Dr. Piercey and Dr. Farquharson became involved in one particular aspect of the project, the footprints exploration group, which was hoping to create a new model for exploration.
“When we are trying to find new resources there is a footprint of that deposit and the environment around it,” said Dr. Piercey. “The idea of this project is we are trying to understand what a deposit looks like physically, chemically and geologically right at the deposit, 100 metres away, 200 metres away, etc.”

“Picture an archery target,” adds Dr. Farquharson. “The deposit is the yellow circle in the middle and there are different colour circles coming out from it. From a geophysical perspective we might do a survey and get data that suggests that we are not right over the bullseye, but we don’t really know which of those coloured bands we’re in, in other words, how far from the target we are.”

Dr. Farquharson says since researchers already know the physical properties of the actual deposit, if have data from right over the top they’d know exactly where they were, but they know a lot less about how to recognize how far away from a discovery they might be.
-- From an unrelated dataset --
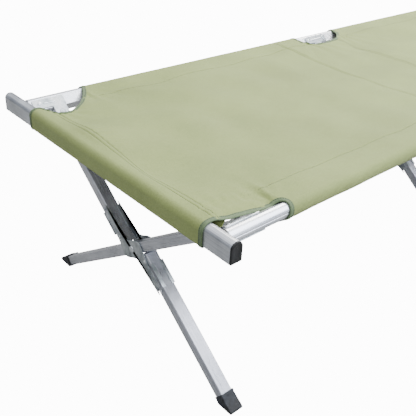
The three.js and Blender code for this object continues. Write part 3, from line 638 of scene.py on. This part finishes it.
plate_across = -FAR["inward"]
plate_up = FAR["out"]
plate_normal = np.cross(plate_across, plate_up)
for where, leg_x in LEG_X.items():
    rivets = []
    for label, facing in (("front", 1), ("back", -1)):
        # The front plate faces the head and the back plate the foot. A blank's own z may point either way.
        away = -facing * ALONG
        mirror = 1 if plate_normal @ away > 0 else -1
        leg_face = np.array([leg_x - facing * (LEG_DEEP / 2 + PLATE_GAP), 0.0, PIVOT])
        at = leg_face - (PLATE_THICK if mirror < 0 else 0.0) * plate_normal
        top_at = leg_face + PLATE_THICK * away
        fold = FLANGE_DEEP + PLATE_THICK / 2
        fold_at = at + (PLATE_THICK / 2 - (fold if mirror > 0 else 0.0)) * plate_normal
        shells = [stamping(plate_outline, PLATE_THICK, at, plate_across, plate_up)]
        for half in (1, -1):
            for off in (-ARM_BEAD_OFF, ARM_BEAD_OFF):
                ends = [(mirror * half * (BESIDE_PIVOT + off), half * y) for y in ARM_BEAD]
                shells.append(bead(*ends, 0.0034, 0.0011, top_at, mirror * plate_across, plate_up))
            for edge in (1, -1):
                centre = half * BESIDE_PIVOT + edge * (arm_half - FLANGE_THICK / 2)
                left, right = centre - FLANGE_THICK / 2, centre + FLANGE_THICK / 2
                start, stop = half * FLANGE_START, half * FLANGE_END
                strip = rounded([(left, start), (right, start), (right, stop), (left, stop)], 0.0005, 3)
                if half < 0:
                    strip = strip[::-1]
                shells.append(stamping(strip, fold, fold_at, plate_across, plate_up, 0.0002))
            for x, y in ARM_RIVETS:
                spot = top_at + half * x * plate_across + half * y * plate_up
                rivets.append(rivet(spot, away, 0.0032, 0.0016))
        node = f"x_plate_{label}_{where}"
        piece(f"{node}_stamping", merged(shells), dull_steel, "far_side", [node], crease=40)
    piece(f"x_plate_rivets_{where}", merged(rivets), bright_steel, "far_side")

# ---- Pivots, leg pins and hinge pins
# Bright zinc-plated steel rivets that the legs and rails turn on. Their heads are set over the plates, and
# each is a profile turned round its axis.
for where, leg_x in LEG_X.items():
    node = f"x_pivot_{where}"
    half = LEG_DEEP / 2 + PLATE_GAP * 2 + PLATE_THICK
    dome = [(-half - 0.0025, 0.0), (-half - 0.0025, 0.003), (-half - 0.0019, 0.0052),
            (-half - 0.0008, 0.0066), (-half, 0.007), (-half, 0.004)]
    pivot = rod((leg_x, 0.0, PIVOT), ALONG, dome + [(-along, radius) for along, radius in dome[::-1]])
    piece(f"{node}_rivet", pivot, bright_steel, "root", [node])

PIN_DROP = 0.031
CHEEK_THICK = 0.002
HINGE_OUT = 0.0305
HINGE_DROP = 0.0045


def headed(half, radius, head_radius, head):
    """Profile of a pin with a flat-topped, ring-stepped head at each end."""
    end = [(-half - head, 0.0), (-half - head, head_radius * 0.42), (-half - head * 0.72, head_radius * 0.5),
           (-half - head * 0.72, head_radius * 0.68), (-half - head, head_radius * 0.78),
           (-half - head * 0.7, head_radius * 0.96), (-half - head * 0.2, head_radius), (-half, head_radius),
           (-half, radius)]
    return end + [(-along, r) for along, r in end[::-1]]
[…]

“If you are way off to the side, where there is only a slight alteration or variation, we don’t know what the effect there will be on the physical properties,” he said. “So we are trying to understand all the physical properties in the area, not just the stuff right in the middle over the deposit.”

The footprints exploration group is trying to create a unified picture by bringing together the disparate geological, geochemical and physical data collected by researchers, to give mining companies a greater ability to recognize the subtle differences in the information collected around an ore deposit and more accurately pinpoint its actual location.

“What’s unique is that we researchers usually work in silos,” said Dr. Piercey. “The key here is that we are talking to one another to create integrated data sets with geologists, geophysicts, and so on collecting data on the same samples in the same locations, working together and co-supervising students. It has never been done this way before and it’s a major change in thought.”